The continuation of the moratorium on gas production in North Field might lead to contraction of the hydrocarbon economy; however, the planned USD 200 Bn spend on infrastructure development (new airport, seaport, metro, etc.) will see the non-hydrocarbon sector expand by 9.4% in 2014 and by 11% in 2015. High growth in the non-hydrocarbon sector will ensure that overall GDP growth remains in the ~6-7% range in 2014-15. Double digit GDP growth, seen prior to 2012, is unlikely to return unless Qatar decides to expand gas production in the North Field.


Oman’s GDP growth is likely to moderate from 5.1% in 2013 to 3.4% in 2014. The reduced pace of growth is attributable to contraction of the oil sector, which will witness negative growth of -0.7% in 2014, as Oman has used most of its easily recoverable oil reserves and future growth can only be driven by increased adoption of enhanced oil recovery techniques. The non-oil sector, on the other hand, will expand by 5.4% in 2014 as Oman spends USD 78 Bn on the development of social & transport infrastructure as part of its Vision 2020 aimed at economic diversification.

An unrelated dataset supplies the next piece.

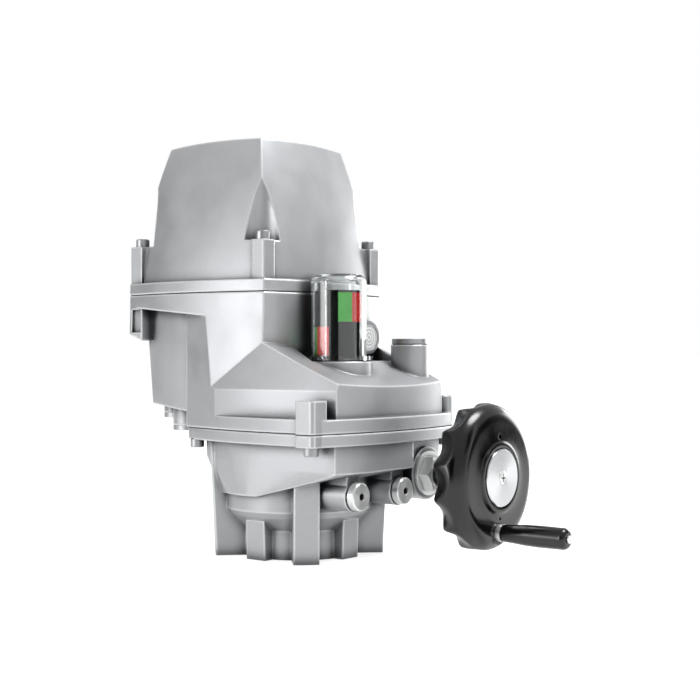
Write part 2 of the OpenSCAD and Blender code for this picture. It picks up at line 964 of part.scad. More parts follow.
// Hollow head plug over an end stop
module stop_cap(s) {
    translate([cap_seat + 1, s * stop_y, stop_z])
        rotate([0, 90, 0])
            difference() {
                union() {
                    translate([0, 0, -8])
                        cylinder(r = cap_r - 2.5 - 0.02, h = 8 + eps);
                    cylinder(r = cap_r, h = cap_head - 1);
                    translate([0, 0, cap_head - 1 - eps])
                        cylinder(r1 = cap_r, r2 = cap_r - 0.8, h = 0.8);
                }
                translate([0, 0, cap_head - 5])
                    hexagon(5, 6);
            }
}

module stop_cap_open() {
    color(steel_color)
    stop_cap(-1);
}

module stop_cap_close() {
    color(steel_color)
    stop_cap(1);
}

module stop_cap_seals() {
    color(rubber_color)
    for (s = [-1, 1])
        ring_x(cap_r - 0.3, cap_r - 2.5, cap_seat, cap_seat + 1, s * stop_y, stop_z);
}

module output_seal() {
    color(rubber_color)
    ring(journal_r + 5.5, journal_r + 0.1, 1, 6);
}

module output_bush_lower() {
    color(bronze)
    ring(journal_r + 3, journal_r + run_gap, 6, ring_h + 4);
}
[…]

Growth in 2013 was driven by the normalization of output in the Abu Sa’afah oilfield which led to robust growth in oil sector. However, 2014 will see a change in trend, as increased infrastructure spending will push the non-oil economy to grow by 4.4% in 2014 while oil sector growth will remain flat (in line with oil production). As a result, the overall economic output will expand by 4.7% in 2014.